As you know i completed my album “Child In Me” in 2011. After that my spirit needed a rest. i felt no urge or desire to write anymore, i think i was just spent. i was in creative hiding for over a year. and it came to the point where i was scared i would never feel the urge to compose music again, i just felt nothing for it in my heart. So when i felt the urgent need to do so after the Sandy Hook shooting, i was thrown a bit off. it was an unexpected but so very welcome and needed miracle for me.

Songwriting can be a battle for me sometimes. my heart NEEDS to do it, but my head and body just don’t want to do all the work! but i was easily lead through this song, and it was a very welcome change to the musical deadness i’d been feeling. maybe it was easier because i wasn’t letting my sometimes negative feelings about the songwriting process block me from creating because it was for a bigger purpose. i just wanted people to feel a little comfort.

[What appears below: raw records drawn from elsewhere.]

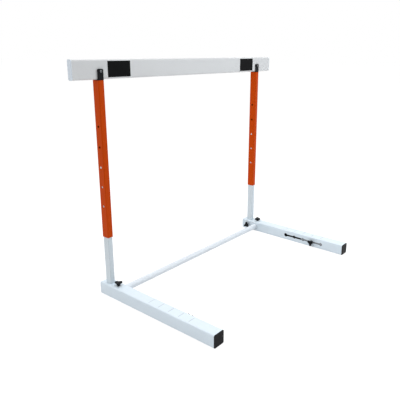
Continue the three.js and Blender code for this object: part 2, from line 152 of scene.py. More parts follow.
def in_scene(name: str, data: bpy.types.ID) -> bpy.types.Object:
    """An object in the scene that shows a mesh, a lamp or a camera.

    Args:
        name: The object's name.
        data: What it shows.

    Returns:
        The object, at the origin.
    """
    made = bpy.data.objects.new(name, data)
    bpy.context.scene.collection.objects.link(made)
    return made


class Blank:
    """A workpiece: a mesh that is shaped, cut and put in place before it becomes an object."""

    def __init__(self, mesh: bmesh.types.BMesh) -> None:
        """Takes over a mesh under construction."""
        self.mesh = mesh

    @classmethod
    def plate(cls, width: float, height: float, corner: float, steps: int = 8) -> Blank:
        """A flat face with rounded corners.

        Args:
            width: Its size along X.
            height: Its size along Y.
            corner: The radius of its corners.
            steps: How many edges make up each corner.

        Returns:
            The face, centred on the origin in the XY plane.
        """
        mesh = bmesh.new()
        bmesh.ops.create_grid(mesh, x_segments=1, y_segments=1, size=0.5)
        bmesh.ops.scale(mesh, vec=(width, height, 1.0), verts=mesh.verts)
        bmesh.ops.bevel(
            mesh,
            geom=mesh.verts[:],
            offset=corner,
            segments=steps,
            profile=ARC_PROFILE,
            affect="VERTICES",
            material=-1,
        )
        return cls(mesh)

    @classmethod
    def outline(cls, points: Sequence[tuple[float, float]]) -> Blank:
        """A flat face in the XY plane inside a closed outline."""
        mesh = bmesh.new()
        corners = [mesh.verts.new((x, y, 0.0)) for x, y in points]
        edges = [mesh.edges.new(ends) for ends in zip(corners, corners[1:] + corners[:1], strict=True)]
        bmesh.ops.edgeloop_fill(mesh, edges=edges)
        return cls(mesh)

    @classmethod
    def bar(cls, width: float, height: float, corner: float, length: float) -> Blank:
        """A solid bar along Z from the origin, with rounded long edges."""
        return cls.plate(width, height, corner).pulled(length)

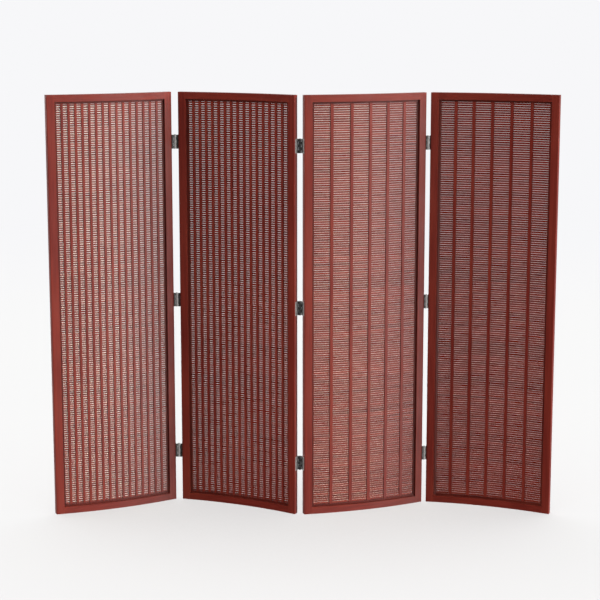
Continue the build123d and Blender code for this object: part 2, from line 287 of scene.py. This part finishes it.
def steel(name, brushed, shine, metal=1.0, painted_shade=None):
    """Plated steel. Brushed steel has fine lines across the hinge; turned steel has rings round it."""
    material, tree, surface = new_material(name)
    place = panel_place(tree)
    ways = STEEL_LINES_ACROSS if brushed else STEEL_RINGS
    lines = tree.noise(tree.stretch(place, ways), 2600.0, 3.0, tree.own("board"), 0.6)
    patches = tree.noise(place, 120.0, 4.0, tree.own("board"), 0.6)
    corners = edge_share(tree, STEEL_WEAR_REACH)
    tone = tree.maths("ADD", tree.maths("MULTIPLY", lines, 0.6), tree.maths("MULTIPLY", patches, 0.4))
    colour = tree.mix(tree.spread(tone, 0.35, 0.65), STEEL_DARK, STEEL_LIGHT)
    colour = tree.mix(tree.spread(patches, 0.55, 0.75, 0.0, 0.5), colour, GRIME)
    colour = tree.mix(tree.maths("MULTIPLY", corners, 0.5), colour, STEEL_LIGHT)
    # painted shade on the hinges, dark where they sit in shade or mirror dark surroundings
    if painted_shade:
        colour = with_painted_shade(tree, colour, **painted_shade)
    rough = tree.spread(tone, 0.3, 0.7, shine, shine + 0.16)
    bump = tree.bump(lines, 0.25, 0.00004)
    connect(tree, surface, Base_Color=colour, Metallic=metal, Roughness=rough, Normal=bump)
    return material


# ---------------------------------------------------------------- the CAD pieces


def fresh_normals():
    """A node group that joins a CAD mesh's split corners and drops the normals it came with."""
    group = bpy.data.node_groups.new("fresh_normals", "GeometryNodeTree")
    group.interface.new_socket("Geometry", in_out="INPUT", socket_type="NodeSocketGeometry")
    group.interface.new_socket("Geometry", in_out="OUTPUT", socket_type="NodeSocketGeometry")
    tree = Tree(group)
    start = tree.node("NodeGroupInput").outputs[0]
    inputs = {"Geometry": start, "Distance": JOIN_WITHIN}
    joined = tree.node("GeometryNodeMergeByDistance", inputs).outputs[0]
    inputs = {"Mesh": joined, "Remove Custom": True}
    plain = tree.node("GeometryNodeSetMeshNormal", inputs, mode="SHARPNESS")
    tree.node("NodeGroupOutput", {0: plain.outputs[0]})
    return group


def ease_edges(piece, width, segments):
    """Rounds the sharp edges of a CAD piece, on a mesh with its flat faces made whole."""
    piece.modifiers.new("fresh_normals", "NODES").node_group = FRESH_NORMALS
    whole = piece.modifiers.new("whole_faces", "DECIMATE")
    whole.decimate_type = "DISSOLVE"
    whole.angle_limit = FLAT_WITHIN
    easing = piece.modifiers.new("eased_edges", "BEVEL")
    easing.width = width
    easing.segments = segments
    easing.limit_method = "ANGLE"
    easing.angle_limit = SHARP_FROM
    easing.harden_normals = True
    easing.use_clamp_overlap = True


def chord_turn(panel):
    """How far a panel's chord is turned from +X, from the places of its two stiles."""
    left = sum(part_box(f"stile_left_{panel}"), start=Vector())
    right = sum(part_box(f"stile_right_{panel}"), start=Vector())
    return math.atan2(right.y - left.y, right.x - left.x)


def dress(node, material, turn, board, width, segments=2):
    """Gives a CAD piece its material, its edges, and the values that its material reads."""
    piece = NODES[node]
    piece["turn"] = turn
    piece["board"] = float(board)
    for holder in piece.material_slots:
        holder.link = "OBJECT"
        holder.material = material
    ease_edges(piece, width, segments)


def dress_panel(panel):
    turn = chord_turn(panel)
    seed = 10.0 * panel
    dress(f"stile_left_{panel}", MATERIALS["stile"], turn, seed + 1, FRAME_EDGE)
    dress(f"stile_right_{panel}", MATERIALS["stile"], turn, seed + 2, FRAME_EDGE)
    dress(f"rail_bottom_{panel}", MATERIALS["rail"], turn, seed + 3, FRAME_EDGE)
    dress(f"rail_top_{panel}", MATERIALS["rail"], turn, seed + 4, FRAME_EDGE)
    dress(f"dowels_{panel}", MATERIALS["dowel"], turn, seed + 5, FRAME_EDGE)
    slats = "close_slat" if panel in CLOSE_LATHED else "open_slat"
    dress(f"slats_{panel}", MATERIALS[slats], turn, seed + 6, SLAT_EDGE, SLAT_EDGE_STEPS)
    for face in ("front", "back"):
        dress(f"laths_{face}_{panel}", MATERIALS["lath"], turn, seed + 7, LATH_EDGE)
        dress(f"beads_{face}_{panel}", MATERIALS["bead"], turn, seed + 8, BEAD_EDGE)
    dress(f"hinge_screws_{panel}", MATERIALS["screw"], turn, seed + 9, SCREW_EDGE)


def dress_fold(left, right, reach, near, far):
    """Dresses a fold's hinges. Near and far are the shares of painted shade on them, round the pins and
    beyond.
    """
    name = f"{left}_{right}"
    lowest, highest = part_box(f"hinge_pins_{name}")
    # the painted shade on this fold's hinges
    painted_shade = {"axis": (lowest + highest) / 2, "reach": reach, "near": near, "far": far}
    leaf = steel(f"hinge_steel_{name}", brushed=True, shine=0.20, metal=0.3, painted_shade=painted_shade)
    dress(f"hinge_leaves_{name}_left", leaf, chord_turn(left), left, LEAF_EDGE)
    dress(f"hinge_leaves_{name}_right", leaf, chord_turn(right), right, LEAF_EDGE)
    dress(f"hinge_pins_{name}", MATERIALS["pin"], chord_turn(left), left + 5, PIN_EDGE)


# ---------------------------------------------------------------- studio


def make_floor():
    """A pale floor that fades into the backdrop, so that no horizon shows."""
    mesh = bpy.data.meshes.new("floor")
    far = FLOOR_REACH
    mesh.from_pydata([(-far, -far, 0), (far, -far, 0), (far, far, 0), (-far, far, 0)], [], [(0, 1, 2, 3)])
    floor = bpy.data.objects.new("floor", mesh)
    bpy.context.scene.collection.objects.link(floor)
    floor.visible_glossy = False

    material, tree, surface = new_material("floor")
    material.node_tree.nodes.remove(surface)
    camera_ray = tree.node("ShaderNodeLightPath").outputs["Is Camera Ray"]
    place = tree.node("ShaderNodeTexCoord").outputs["Object"]
    distance = tree.node("ShaderNodeVectorMath", {0: place}, operation="LENGTH").outputs[1]
    reach = {"Distance": SHADE_REACH}
    open_share = tree.node("ShaderNodeAmbientOcclusion", reach, samples=8).outputs["AO"]
    seen = tree.maths("MULTIPLY", tree.spread(open_share, SHADE_DEEPEST, 1.0, SHADE_LEVEL, 1.0), FLOOR_SEEN)
    albedo = tree.spread(camera_ray, 0.0, 1.0, FLOOR_BOUNCE, seen)
    plain = tree.node("ShaderNodeBsdfDiffuse", {"Color": tree.grey(albedo)}).outputs[0]
    backdrop = tree.node("ShaderNodeEmission", {"Color": BACKDROP}).outputs[0]
    fade = tree.maths("MULTIPLY", tree.spread(distance, FLOOR_FADE_START, FLOOR_FADE_END), camera_ray)
    both = tree.node("ShaderNodeMixShader", {0: fade, 1: plain, 2: backdrop}).outputs[0]
    output = material.node_tree.nodes["Material Output"]
    material.node_tree.links.new(both, output.inputs["Surface"])
    mesh.materials.append(material)
    return floor


def make_world():
    """The backdrop for the camera, and for the light a cyclorama that is bright behind the screen."""
    world = bpy.data.worlds.new("studio")
    bpy.context.scene.world = world
    world.use_nodes = True
    tree = Tree(world.node_tree)
    path = tree.node("ShaderNodeLightPath")
    camera_ray = path.outputs["Is Camera Ray"]
    direction = tree.node("ShaderNodeTexCoord").outputs["Generated"]
    behind = tree.node("ShaderNodeSeparateXYZ", {0: direction}).outputs["Y"]
    level = tree.spread(behind, *WORLD_TURNS, WORLD_FRONT, WORLD_BEHIND)
    mirrored = tree.spread(path.outputs["Is Glossy Ray"], 0.0, 1.0, 1.0, WORLD_MIRRORED)
    level = tree.maths("MULTIPLY", level, mirrored)
    colour = tree.mix(camera_ray, tree.grey(level), BACKDROP)
    background = world.node_tree.nodes["Background"]
    world.node_tree.links.new(colour, background.inputs["Color"])


def add_lamp(name, azimuth, elevation, strength, colour, receivers, blockers):
    """A distant lamp that lights some objects only, and is shaded by some objects only."""
    lamp = bpy.data.lights.new(name, "SUN")
    lamp.energy = strength
    lamp.angle = LAMP_SPREAD
    lamp.color = colour
    holder = bpy.data.objects.new(name, lamp)
    bpy.context.scene.collection.objects.link(holder)
    round_by = math.radians(azimuth)
    up_by = math.radians(elevation)
    level = math.cos(up_by)
    away = Vector((math.sin(round_by) * level, -math.cos(round_by) * level, math.sin(up_by)))
    holder.rotation_mode = "QUATERNION"
    holder.rotation_quaternion = away.to_track_quat("Z", "Y")
    holder.light_linking.receiver_collection = receivers
    holder.light_linking.blocker_collection = blockers
    return holder


def only(name, objects):
    """A collection for light linking."""
    made = bpy.data.collections.new(name)
    for each in objects:
        made.objects.link(each)
    return made


def make_lights(floor):
    """Lamps that light the screen, one that only shines on its slats, and one for the floor."""
    screen = only("screen_only", NODES.values())
    for lamp in LAMPS:
        place = (lamp["name"], lamp["azimuth"], lamp["elevation"], lamp["strength"])
        holder = add_lamp(*place, WHITE, screen, screen)
        holder.visible_diffuse = lamp["matt"]
        holder.visible_glossy = lamp["shine"]
    slats = only("slats_only", [NODES[f"slats_{panel}"] for panel in PANELS])
    holder = add_lamp(*SLAT_LAMP.values(), CREAM, slats, screen)
    holder.visible_diffuse = False
    holder = add_lamp(*FLOOR_LAMP.values(), WHITE, only("floor_only", [floor]), screen)
    holder.data.use_shadow = False


def make_camera():
    camera = bpy.data.cameras.new("camera")
    camera.sensor_width = CAMERA_SENSOR
    camera.lens = CAMERA_LENS
    camera.clip_end = 2 * FLOOR_REACH
    holder = bpy.data.objects.new("camera", camera)
    holder.location = CAMERA_PLACE
    holder.rotation_euler = (math.radians(90) + CAMERA_TILT, 0, CAMERA_YAW)
    bpy.context.scene.collection.objects.link(holder)
    bpy.context.scene.camera = holder


# ---------------------------------------------------------------- the whole scene

FRESH_NORMALS = fresh_normals()
SLAT_LOOK = {"upright": False, "edges": False, "variety": STRIP_VARIETY, "gloss": 0.30}
MATERIALS = {
    "stile": lacquered_wood("stile_lacquer", upright=True),
    "rail": lacquered_wood("rail_lacquer", upright=False, tone=0.94),
    "close_slat": lacquered_wood("close_slat_lacquer", **SLAT_LOOK, shine=1.0),
    "open_slat": lacquered_wood("open_slat_lacquer", **SLAT_LOOK),
    "lath": lacquered_wood("lath_lacquer", upright=True, edges=False),
    # the beads' low tone of 0.50 is painted shade of the recess round the infill
    "bead": lacquered_wood("bead_lacquer", upright=True, tone=0.50, gloss=0.45),
    "dowel": beech("dowel_beech"),
    "pin": steel("pin_steel", brushed=False, shine=0.16),
    "screw": steel("screw_steel", brushed=False, shine=0.22),
}

for number in PANELS:
    dress_panel(number)
# Painted shade on the hinges: dark flanges beside a lighter barrel at folds 1_2 and 3_4, and a dark barrel
# between light leaves at fold 2_3.
dress_fold(1, 2, BARREL_REACH, near=0.10, far=0.95)
dress_fold(2, 3, FLANGE_REACH, near=0.90, far=0.05)
dress_fold(3, 4, BARREL_REACH, near=0.10, far=0.95)

FLOOR = make_floor()
make_world()
make_lights(FLOOR)
make_camera()
bpy.context.scene.view_settings.view_transform = "Standard"
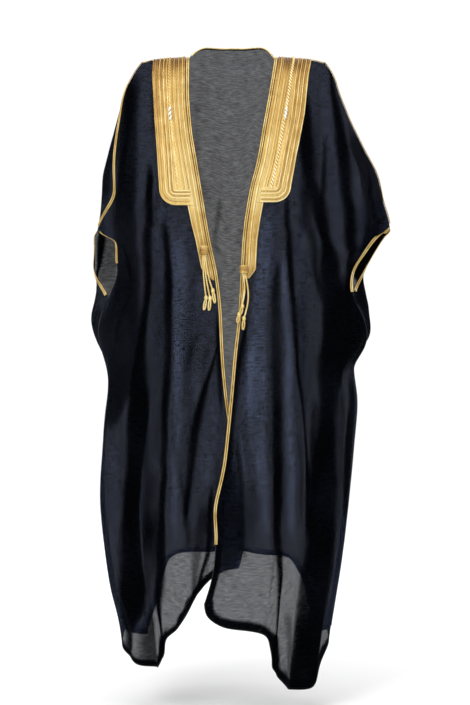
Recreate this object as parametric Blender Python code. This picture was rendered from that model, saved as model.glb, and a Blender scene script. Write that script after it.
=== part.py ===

my horoscope the day i started writing had also said for me to pay attention to any inspirations i may have. so when i felt the urge, i sat myself down at my keyboard. anytime i’d take a break from it, i’d find myself continually getting urges to complete the song. i was running on my Wii while watching tv, and they were covering the shooting. tears were streaming down my face, my heart was aching, and i was sobbing. and i had to sit down again to write, just to feel some solace. anytime i was doing something other that writing the song, ideas for it would come floating through me and i’d have to run back to my keyboard to where my notebook was to write it all down. Lyrics, melody lines, inspirations, kept flowing through me.

i had all of it done but the 2nd verse lyrics, and when i sang through everything and was going to call it a night, i found myself having to pick up my pen again, and i just wrote and wrote and finished that too. i finished it in 2 days, and by then my voice was hoarse from singing nonstop. but i knew i needed to record it somehow, before the holidays. so i contacted my musician friend Rich Berta, who graciously came in on a few days notice, and i worked with Joseph for a couple of days on the djembe, and we were able to record the video of the song “Little Angels (Sending a Prayer Your Way)”.

writing the song brought some healing for me, and i humbly thank the Universe for it. it felt like a gift that was handed to me, to somehow urge me on, like the universe was whispering encouragement to me. it helped me finally feel free to celebrate the ending of 2012. and it helped me realize over again, that if i just ask, if i just believe and stay open, i can receive what my soul needs.

i’m hoping that the song can bring some healing to others as well. nothing can take away the heartache from this, but i hope the healing can take place through time, and through beauty. and i do somehow believe they are in a better place, even though their departures were untimely. Sleep in peace Little Angels, Sleep in peace, Beautiful Souls.